Jay Thorne: They're very different. Fred is -- he has a track record of experience in government. He worked -- we've elected two democrats in Arizona as governor in the last years. Bruce babbit, Janet Napolitano. It was very bipartisan. He went on to serve as a regent. He has some experience in government but more experience really outside of it. Scott Smith again as being a mayor of the third largest city in the state of Arizona has been responsible for everything from the streets getting repaired to jobs to education within the city of mesa. He's been I think bipartisan in his approach to things. He's been a very happy, gregarious, charming fellow who's gotten along with everyone. So I think that race would be maybe more congenial than some of the other lineups might be but I think it would be close and I think it would be interesting, and I think the state would be really well served by it.
Ted Simons: Our debate wouldn't as fun.
Jay Thorne: It probably would be equally fun.

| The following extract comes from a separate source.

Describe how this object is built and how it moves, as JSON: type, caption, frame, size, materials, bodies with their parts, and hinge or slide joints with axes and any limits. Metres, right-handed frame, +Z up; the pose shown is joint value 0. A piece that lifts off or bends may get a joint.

Ted Simons: Last question. They talk about state recognition and people like a Doug Ducey who hold state office, ken Bennett who holds state office, that that really does help because your name has been out there throughout the entire state. Obviously, Scott Smith very focused in mesa. Does that really make that much of a difference?
Jay Thorne: I think it makes a little bit of difference, and I think it certainly makes somewhat of a difference in a primary. Doug Ducey's traveled around the state and he's been on the ballot in every single county of the state. Scott Smith has not. Ducey has a million dollars in the bank, Scott Smith is just getting started. I do think it makes somewhat of a difference. Probably more about organization and structure than just name I.D.